C’est cette pénurie, conjuguée au manque de connaissances théoriques et pratiques, qui va aussi empêcher les systèmes de santé de combattre efficacement les maladies chroniques. Voici donc pointée aujourd’hui une autre raison à l’échec relatif de la campagne sur les objectifs du Millénaire pour le Développement (OMD). Cette campagne, à la fois ambitieuse et modeste (ambitieuse d’un point de vue pragmatique, modeste d’un point de vue idéal), fixait des points concernant la santé, à savoir :

- réduire le nombre de femmes qui meurent en donnant naissance
- permettre à davantage d’enfants de survivre durant les deux premières années de la vie
- essayer d’empêcher la catastrophe du VIH/SIDA
- s’assurer que les gens ont accès aux médicaments indispensables
- améliorer la santé sous toutes ses formes et contribuer ce faisant à réduire la pauvreté

Le rapport recense cinq tâches difficiles dont on doit s’acquitter si l’on veut atteindre les objectifs :

- renforcer les systèmes de santé
- veiller à ce que l’on accorde à la santé un degré de priorité élevé dans les politiques économiques et de développement général
- élaborer des stratégies de santé qui répondent aux besoins divers et changeants des pays
- mobiliser davantage de ressources pour la santé dans les pays pauvres
- améliorer la quantité et la qualité des données sanitaires pour éclairer la prise de décision et favoriser la transparence aux niveaux international et national (notons que l’INED, organisme français, participe à cette tâche)
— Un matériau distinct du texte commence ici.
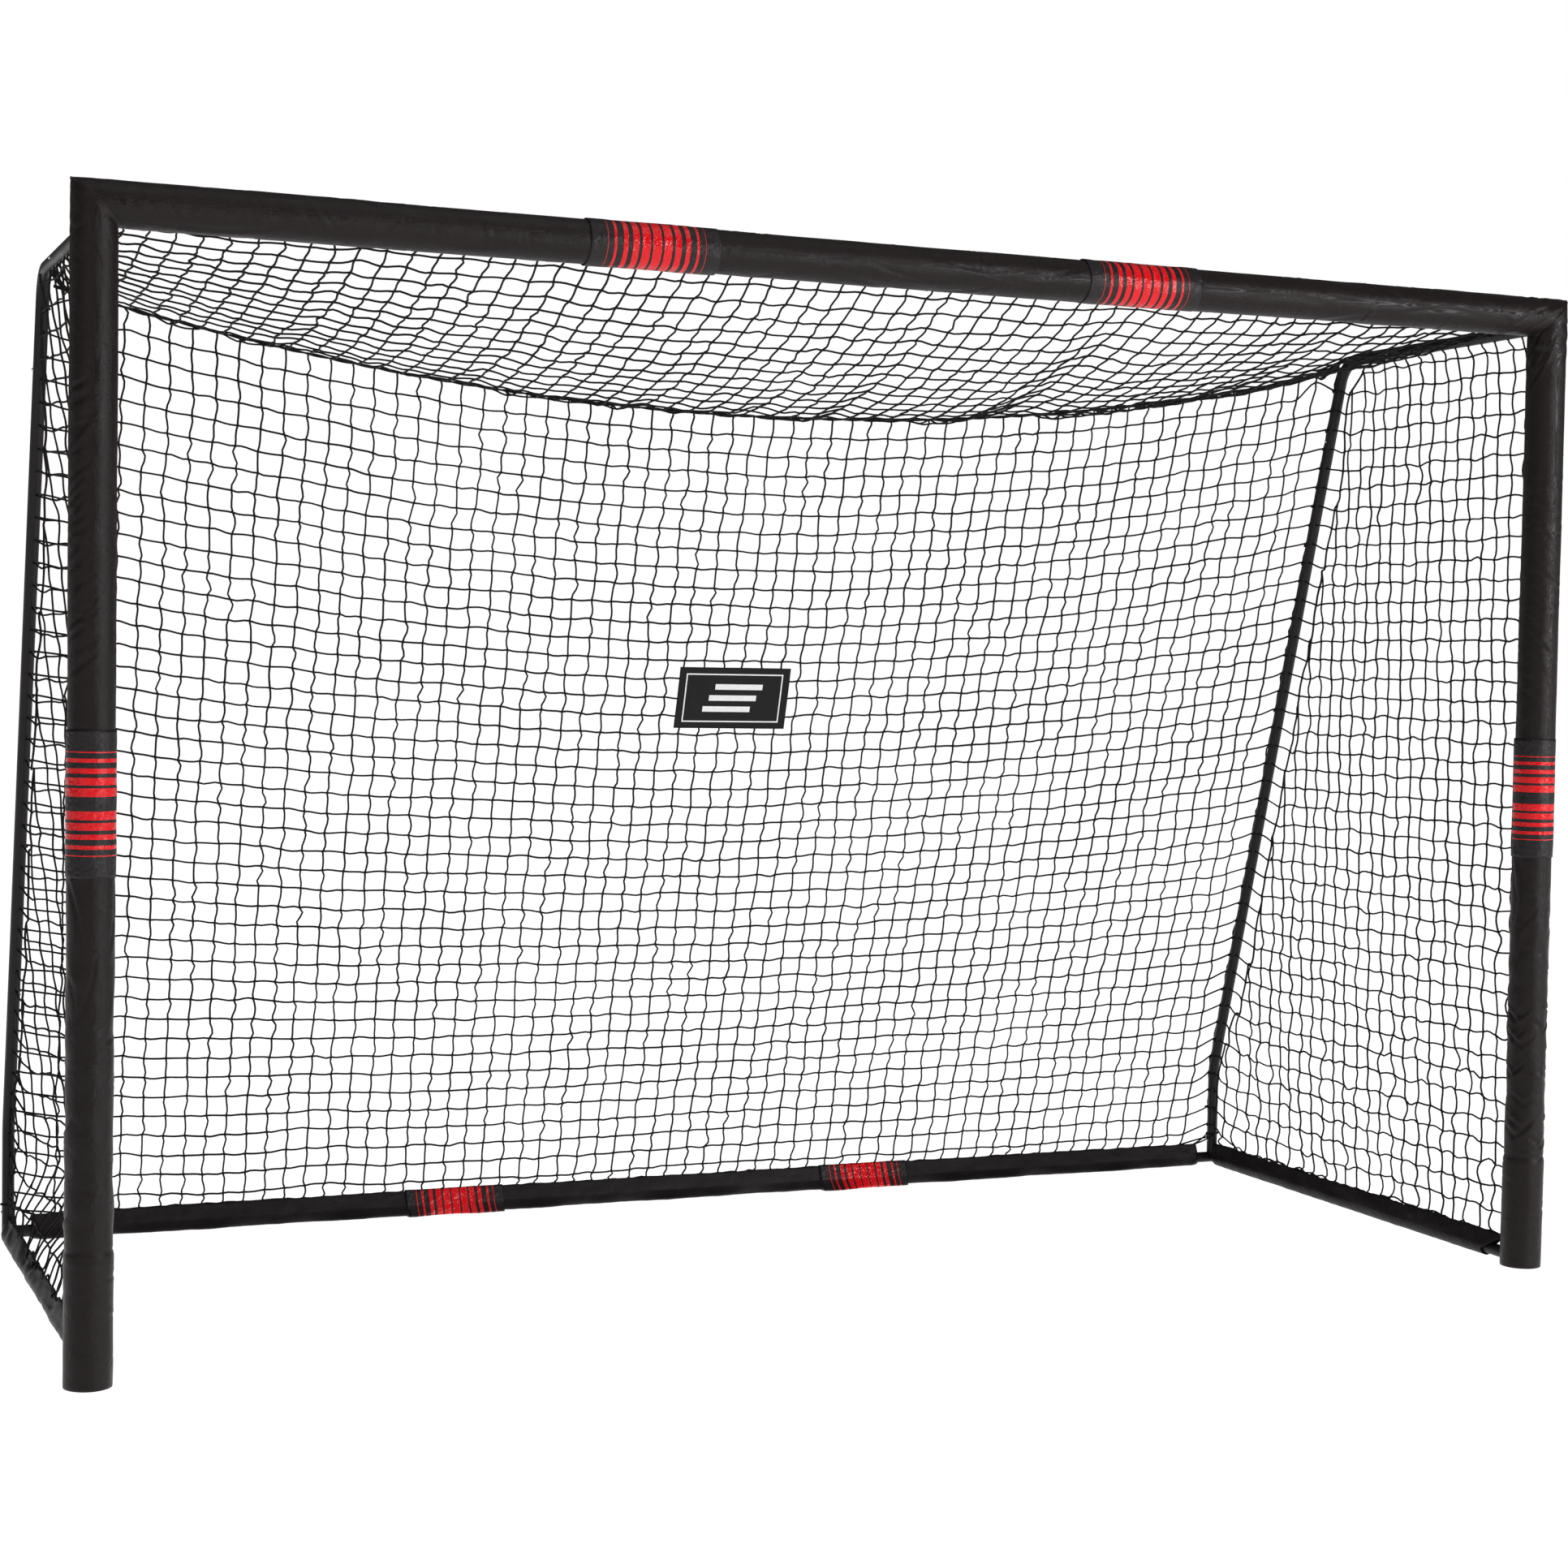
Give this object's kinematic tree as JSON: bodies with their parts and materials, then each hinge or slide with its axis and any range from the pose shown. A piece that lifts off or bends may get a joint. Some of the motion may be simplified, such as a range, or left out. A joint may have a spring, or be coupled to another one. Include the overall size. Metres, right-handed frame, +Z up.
{
  "type": "soccer goal frame",
  "caption": "Knock-down soccer goal with a padded steel front frame, bare steel rear frame, ground bars in fabric sleeves, a square-mesh net and plain striped bands.",
  "frame": {"origin": "on the floor, below the middle of the goal's box", "axes": "+X along the crossbar, -Y out of the goal's mouth, +Z up"},
  "size_m": [3.003, 1.2595, 2.0015],
  "materials": {
    "black_steel": "satin",
    "pad_cover": "satin",
    "foam": "matte",
    "striped_band": "satin",
    "bar_sleeve": "matte",
    "net": "matte",
    "black_plastic": "matte",
    "button_steel": "satin"
  },
  "bodies": {
    "frame": {"corner_connector_left": "black_steel", "corner_connector_right": "black_steel", "crossbar_band_left": "striped_band", "crossbar_band_right": "striped_band", "crossbar_cover_left": "pad_cover", "crossbar_cover_middle": "pad_cover", "crossbar_cover_right": "pad_cover", "crossbar_foam": "foam", "crossbar_tube_left": "black_steel", "crossbar_tube_middle": "black_steel", "crossbar_tube_right": "black_steel", "ground_band_left": "striped_band", "ground_band_right": "striped_band", "ground_corner_left": "black_steel", "ground_corner_right": "black_steel", "net_back": "net", "net_head_cord": "net", "net_left": "net", "net_patch": "bar_sleeve", "net_right": "net", "net_top": "net", "post_band_left": "striped_band", "post_band_right": "striped_band", "post_cover_lower_left": "pad_cover", "post_cover_lower_right": "pad_cover", "post_cover_upper_left": "pad_cover", "post_cover_upper_right": "pad_cover", "post_foam_left": "foam", "post_foam_right": "foam", "post_foot_plugs": "black_plastic", "post_lower_tube_left": "black_steel", "post_lower_tube_right": "black_steel", "post_upper_tube_left": "black_steel", "post_upper_tube_right": "black_steel", "rear_elbow_left": "black_steel", "rear_elbow_right": "black_steel", "rear_ground_sleeve": "bar_sleeve", "rear_ground_tube_left": "black_steel", "rear_ground_tube_middle": "black_steel", "rear_ground_tube_right": "black_steel", "rear_stay_left": "black_steel", "rear_stay_right": "black_steel", "side_ground_sleeve_left": "bar_sleeve", "side_ground_sleeve_right": "bar_sleeve", "side_ground_tube_left": "black_steel", "side_ground_tube_right": "black_steel", "side_top_bar_left": "black_steel", "side_top_bar_right": "black_steel", "snap_springs": "button_steel"},
    "snap_button_top_left": {"snap_button_top_left": "button_steel"},
    "snap_button_stay_left": {"snap_button_stay_left": "button_steel"},
    "snap_button_leg_left": {"snap_button_leg_left": "button_steel"},
    "snap_button_top_right": {"snap_button_top_right": "button_steel"},
    "snap_button_stay_right": {"snap_button_stay_right": "button_steel"},
    "snap_button_leg_right": {"snap_button_leg_right": "button_steel"}
  },
  "joints": [
    {"name": "press_top_left", "type": "slide", "parent": "frame", "child": "snap_button_top_left", "axis": [1, 0, 0], "range_m": [0, 0.0042], "stiffness_N_per_m": 600, "springref_m": -0.005, "deforming": ["snap_springs"]},
    {"name": "press_stay_left", "type": "slide", "parent": "frame", "child": "snap_button_stay_left", "axis": [1, 0, 0], "range_m": [0, 0.0042], "stiffness_N_per_m": 600, "springref_m": -0.005, "deforming": ["snap_springs"]},
    {"name": "press_leg_left", "type": "slide", "parent": "frame", "child": "snap_button_leg_left", "axis": [1, 0, 0], "range_m": [0, 0.0042], "stiffness_N_per_m": 600, "springref_m": -0.005, "deforming": ["snap_springs"]},
    {"name": "press_top_right", "type": "slide", "parent": "frame", "child": "snap_button_top_right", "axis": [1, 0, 0], "range_m": [0, 0.0042], "stiffness_N_per_m": 600, "springref_m": -0.005, "deforming": ["snap_springs"]},
    {"name": "press_stay_right", "type": "slide", "parent": "frame", "child": "snap_button_stay_right", "axis": [1, 0, 0], "range_m": [0, 0.0042], "stiffness_N_per_m": 600, "springref_m": -0.005, "deforming": ["snap_springs"]},
    {"name": "press_leg_right", "type": "slide", "parent": "frame", "child": "snap_button_leg_right", "axis": [1, 0, 0], "range_m": [0, 0.0042], "stiffness_N_per_m": 600, "springref_m": -0.005, "deforming": ["snap_springs"]}
  ]
}
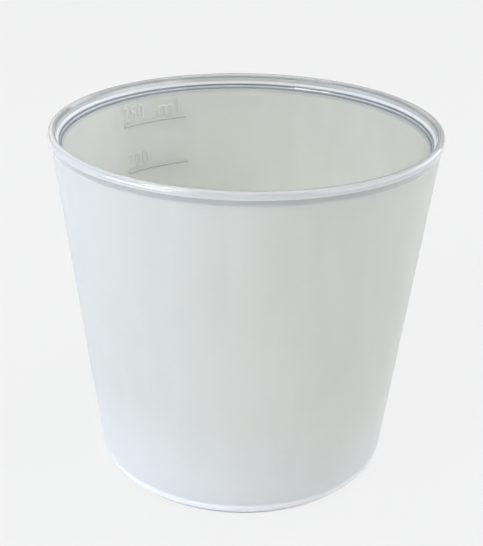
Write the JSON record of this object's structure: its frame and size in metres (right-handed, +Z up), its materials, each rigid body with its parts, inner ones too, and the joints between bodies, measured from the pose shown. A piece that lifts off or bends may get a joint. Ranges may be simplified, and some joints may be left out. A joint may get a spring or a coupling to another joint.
{
  "type": "measuring cup",
  "caption": "Tapered round measuring cup of translucent frosted plastic, with a beaded rim, a lid seat, a low foot ring and raised volume lines inside.",
  "frame": {"origin": "centre of the foot ring's flat underside, on the surface that the cup stands on", "axes": "+Z up along the cup's axis of revolution; the raised volume lines are centred at 126 degrees from +X towards +Y, at the back left when seen along +Y"},
  "size_m": [0.0842, 0.0842, 0.0784],
  "materials": {
    "cup": "frosted translucent polypropylene, fine moulded texture",
    "rim": "the same polypropylene, polished in the mould",
    "scale": "the same polypropylene, in low relief"
  },
  "bodies": {
    "root": {"foot_ring": "cup", "cup_base": "cup", "cup_wall": "cup", "rim": "rim", "graduation_50": "scale", "graduation_100": "scale", "graduation_150": "scale", "graduation_200": "scale", "graduation_250": "scale"}
  },
  "joints": []
}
Enfin, à l’occasion de cette journée mondiale, outre ce rapport, on a aussi pu entendre Okechukwu Ibeanu, le rapporteur spécial des Nations Unies sur les déchets toxiques. Ce dernier rappelle dans un communiqué de l’OMS que « le grand nombre de personnes dont les droits à vivre, à la santé et à la nourriture sont affectés par les produits chimiques en fait un des enjeux majeurs en matière de droits de l’homme. »

Les produits toxiques constituent de sérieuses menaces pour ces droits de la personne, surtout lorsque l’OMS estime que ces produits causent la mort de 47000 personnes chaque année. Ces droits incluent le droit à la vie, à la santé, au droit d’accéder à l’information et à la possibilité de décider en toute connaissance de cause de consommer des produits et des aliments sains. Alors, évidemment, les logiques de santé et de bien-être doivent devenir prioritaires au niveau mondial comme au niveau européen (n’oublions pas Reach...), ce qui est l’un des axes de travail essentiels des Verts.

[1] Le projet de loi CESEDA est en route. Ses opposants lui reprochent d’organiser l’immigration jetable et de fouler aux pieds des principes humanitaires de base.